/---
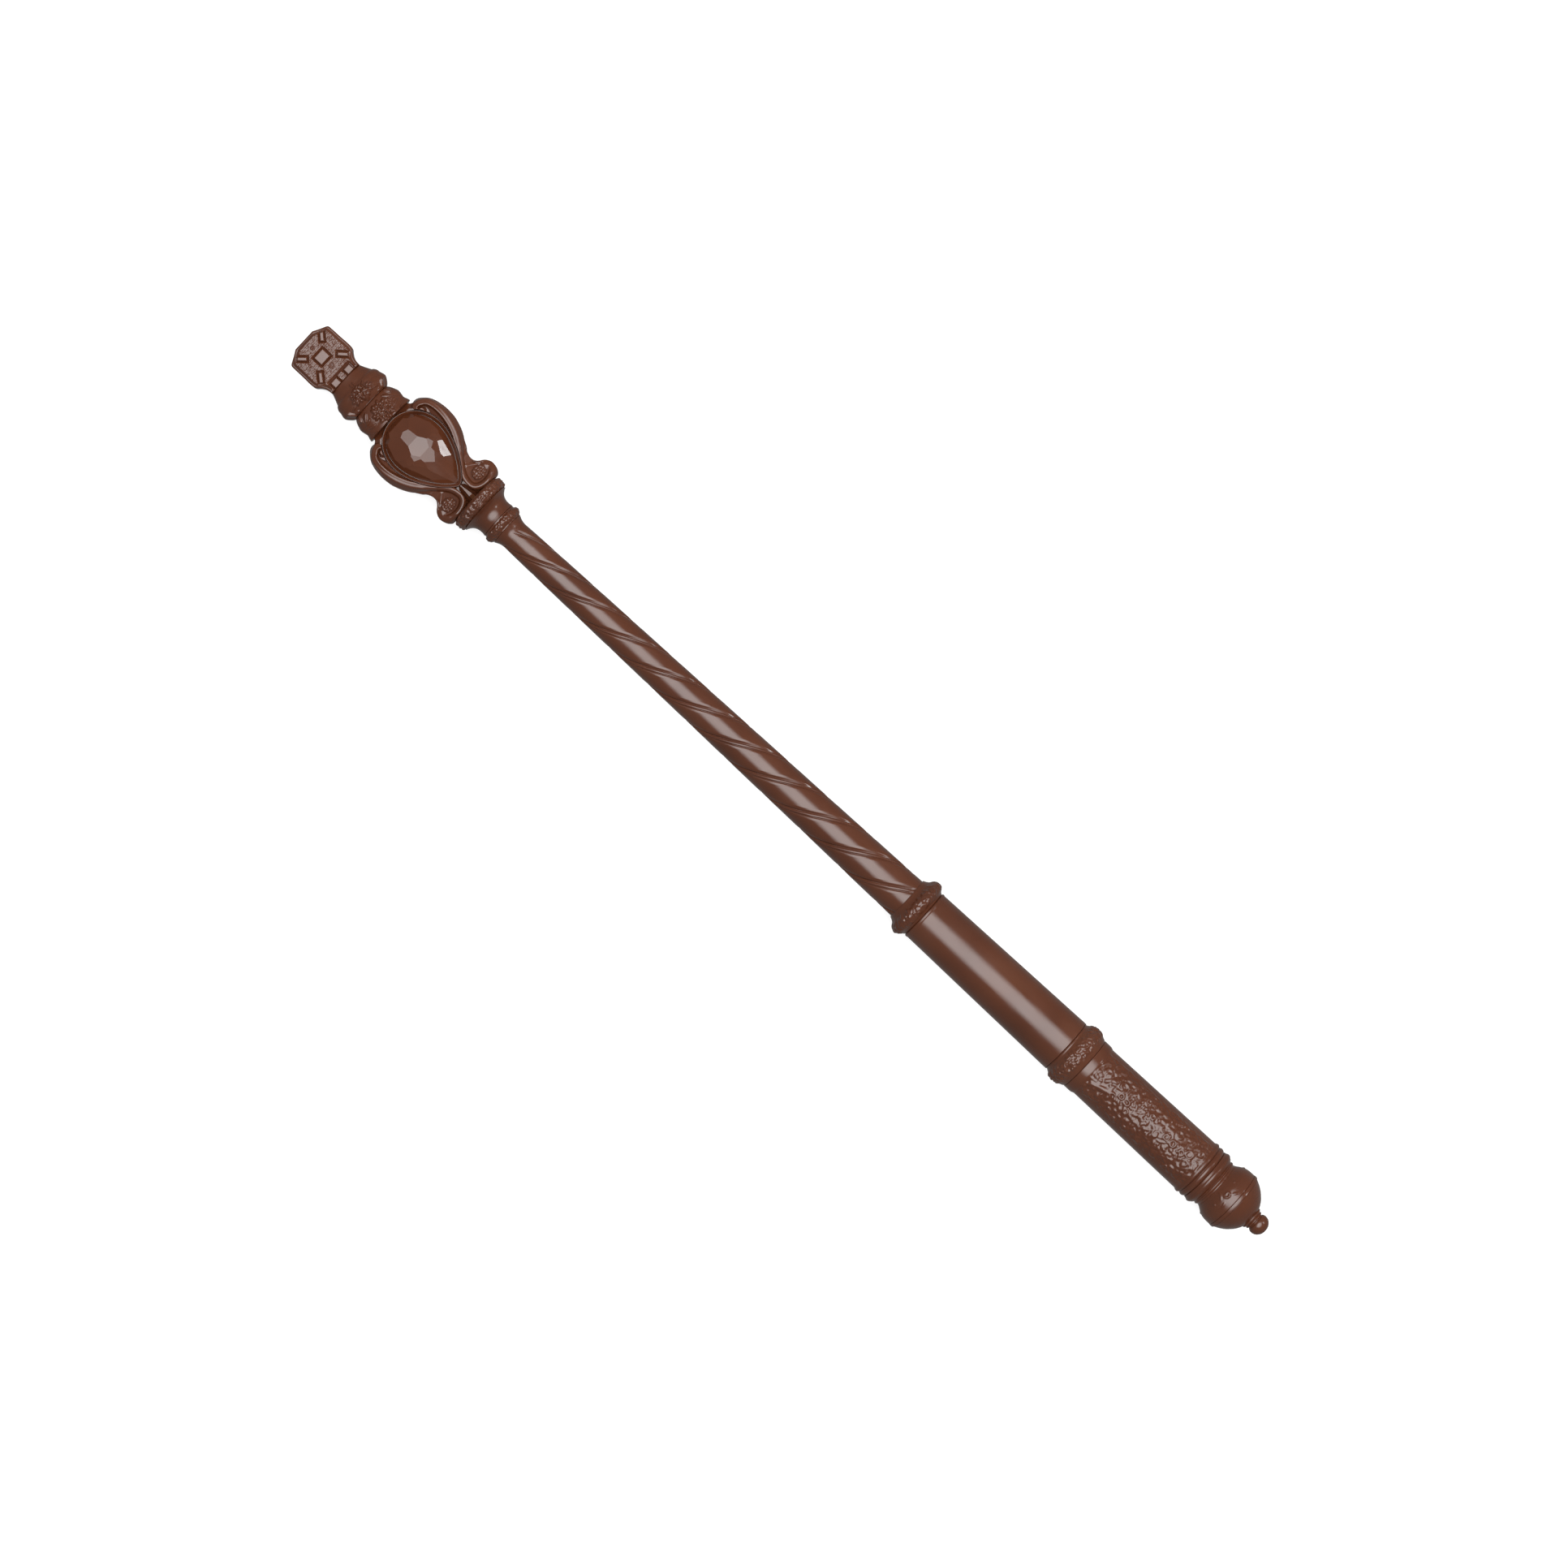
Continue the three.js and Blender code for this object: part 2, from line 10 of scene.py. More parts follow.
import bmesh
import bpy
import numpy as np
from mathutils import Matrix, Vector
from mathutils.geometry import delaunay_2d_cdt


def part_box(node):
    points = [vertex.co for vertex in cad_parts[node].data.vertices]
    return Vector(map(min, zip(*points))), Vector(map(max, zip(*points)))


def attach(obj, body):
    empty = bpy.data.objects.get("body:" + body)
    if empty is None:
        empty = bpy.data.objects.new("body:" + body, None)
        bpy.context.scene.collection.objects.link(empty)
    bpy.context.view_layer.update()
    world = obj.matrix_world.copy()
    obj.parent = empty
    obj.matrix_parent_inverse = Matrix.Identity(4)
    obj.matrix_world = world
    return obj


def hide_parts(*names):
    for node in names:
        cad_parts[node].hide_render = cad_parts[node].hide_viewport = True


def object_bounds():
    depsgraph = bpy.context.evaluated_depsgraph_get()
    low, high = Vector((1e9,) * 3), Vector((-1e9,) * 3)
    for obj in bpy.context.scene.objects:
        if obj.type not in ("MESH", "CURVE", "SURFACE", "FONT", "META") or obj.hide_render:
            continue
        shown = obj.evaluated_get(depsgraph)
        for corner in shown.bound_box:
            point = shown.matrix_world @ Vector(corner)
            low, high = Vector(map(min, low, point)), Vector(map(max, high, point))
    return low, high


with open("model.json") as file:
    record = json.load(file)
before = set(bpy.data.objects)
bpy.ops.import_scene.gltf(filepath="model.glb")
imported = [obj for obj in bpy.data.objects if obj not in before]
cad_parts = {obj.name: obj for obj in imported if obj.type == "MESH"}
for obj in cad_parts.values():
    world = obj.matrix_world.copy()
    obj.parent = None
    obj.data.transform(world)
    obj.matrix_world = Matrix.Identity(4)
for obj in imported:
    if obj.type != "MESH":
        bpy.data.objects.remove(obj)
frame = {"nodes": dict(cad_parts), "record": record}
CAD_LOW, CAD_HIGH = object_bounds()

MM = 0.001
TAIL_X = CAD_LOW.x
GRIP_LOW, GRIP_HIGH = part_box("embossed_grip")
AXIS_Z = (GRIP_LOW.z + GRIP_HIGH.z) / 2


def span(node):
    """(rear station, front station) of a CAD node."""
    low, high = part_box(node)
    return (low.x - TAIL_X) / MM, (high.x - TAIL_X) / MM


def length_of(node):
    """Length of a CAD node along the wand."""
    rear, front = span(node)
    return front - rear


# ------------------------------------------------------------------ helpers for Blender's data


def link(thing):
    """Puts an object in the scene."""
    bpy.context.scene.collection.objects.link(thing)


def set_inputs(node, **values):
    """Sets a shader node's inputs; in their names, _ stands for a space."""
    for socket, value in values.items():
        node.inputs[socket.replace("_", " ")].default_value = value
    return node


def add_node(owner, kind, **values):
    """A new node in a material or world."""
    return set_inputs(owner.node_tree.nodes.new("ShaderNode" + kind), **values)


def connect(owner, output, socket, node=None):
    """Feeds a node's socket, or a socket of a material's own shader."""
    node = node or owner.node_tree.nodes["Principled BSDF"]
    owner.node_tree.links.new(output, node.inputs[socket])


def new_material(name, **values):
    """A material whose own shader has these inputs."""
    material = bpy.data.materials.new(name)
    material.use_nodes = True
    set_inputs(material.node_tree.nodes["Principled BSDF"], **values)
    return material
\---
**SET PROBLEM**. Each line from the top of the material above through the line with "low, high = Vector((1e9,)" must be echoed exactly, and no other line.

**RESULT OF THE TASK**.
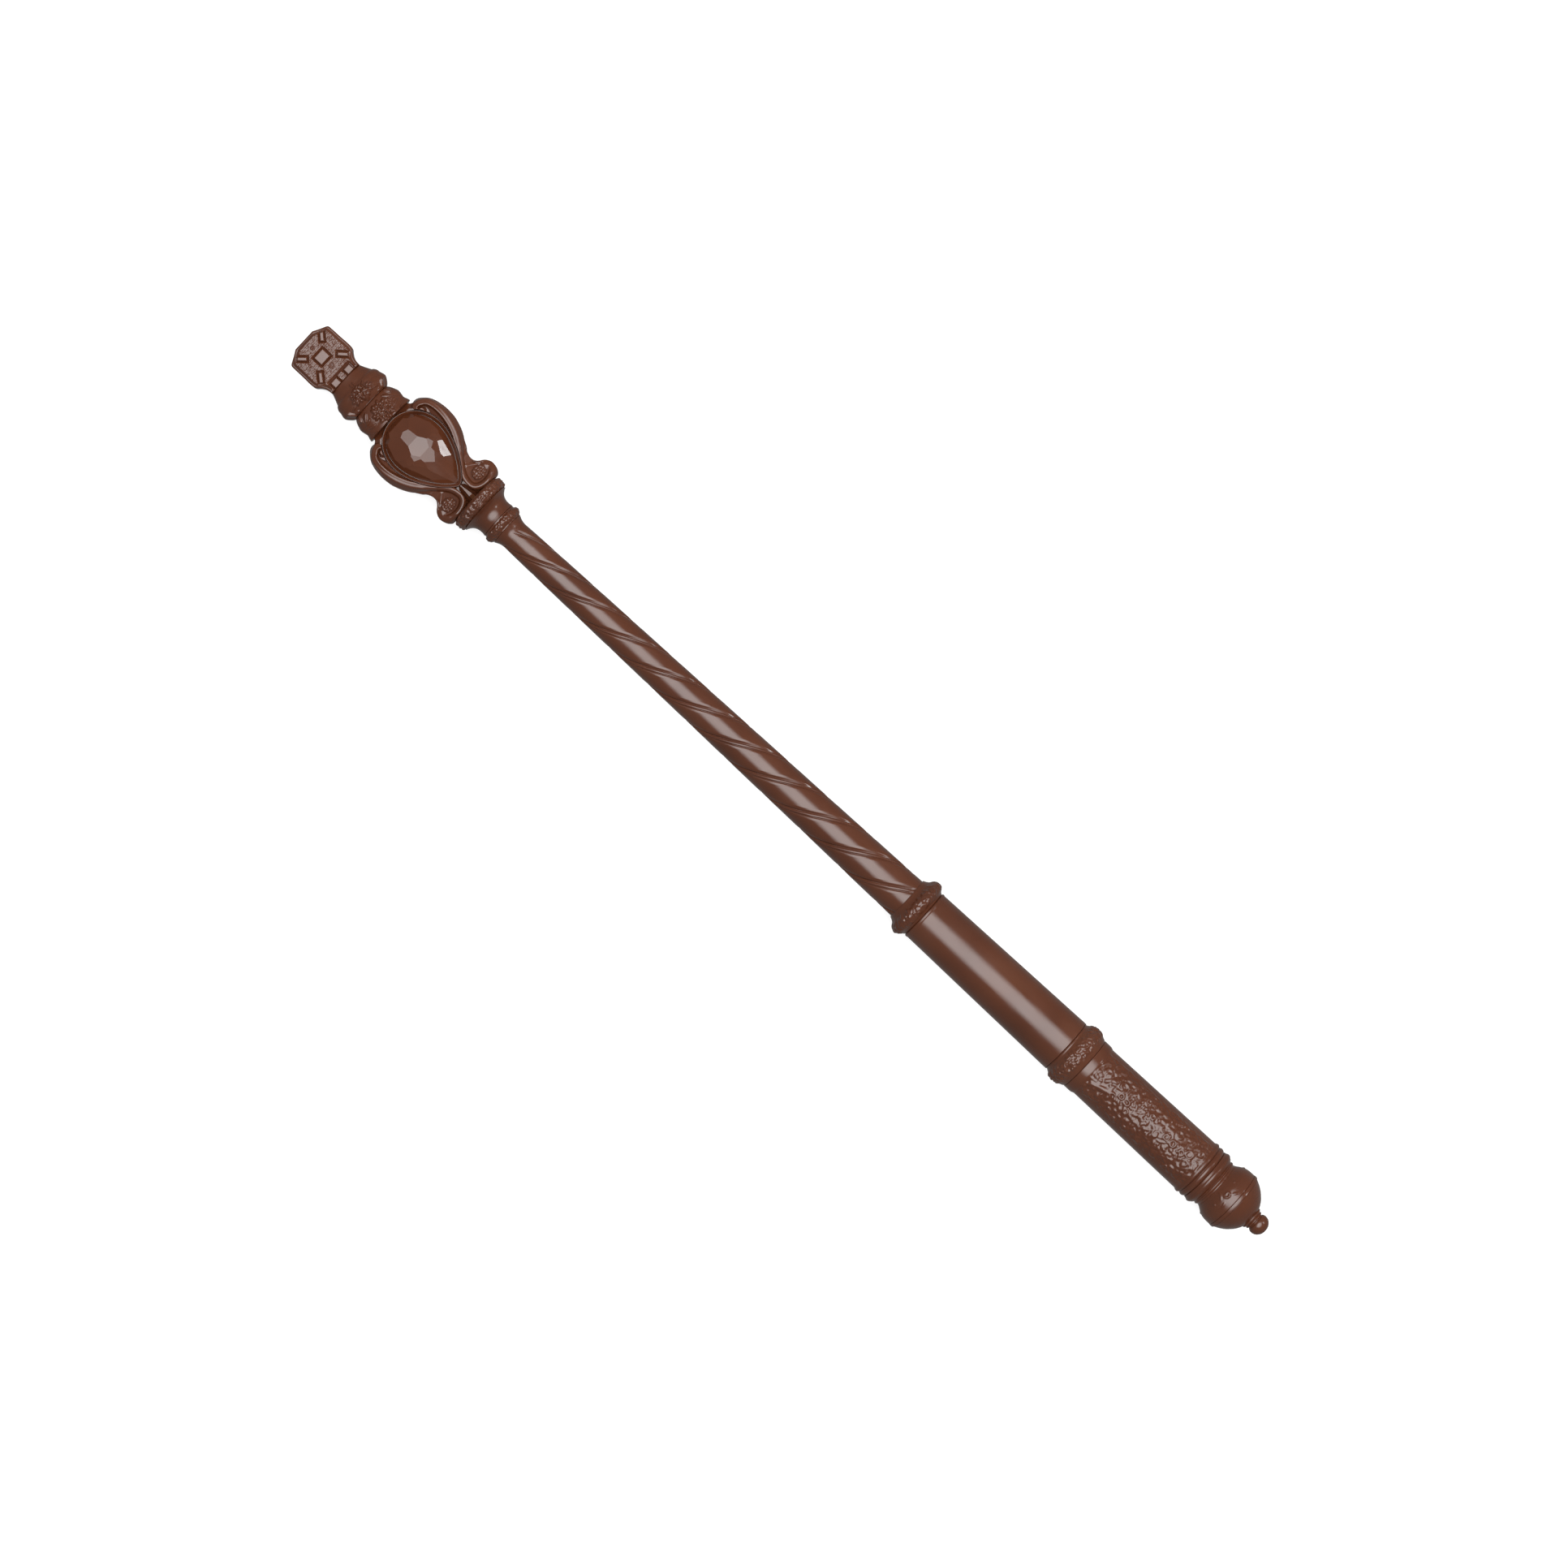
Continue the three.js and Blender code for this object: part 2, from line 10 of scene.py. More parts follow.
import bmesh
import bpy
import numpy as np
from mathutils import Matrix, Vector
from mathutils.geometry import delaunay_2d_cdt


def part_box(node):
    points = [vertex.co for vertex in cad_parts[node].data.vertices]
    return Vector(map(min, zip(*points))), Vector(map(max, zip(*points)))


def attach(obj, body):
    empty = bpy.data.objects.get("body:" + body)
    if empty is None:
        empty = bpy.data.objects.new("body:" + body, None)
        bpy.context.scene.collection.objects.link(empty)
    bpy.context.view_layer.update()
    world = obj.matrix_world.copy()
    obj.parent = empty
    obj.matrix_parent_inverse = Matrix.Identity(4)
    obj.matrix_world = world
    return obj


def hide_parts(*names):
    for node in names:
        cad_parts[node].hide_render = cad_parts[node].hide_viewport = True


def object_bounds():
    depsgraph = bpy.context.evaluated_depsgraph_get()
    low, high = Vector((1e9,) * 3), Vector((-1e9,) * 3)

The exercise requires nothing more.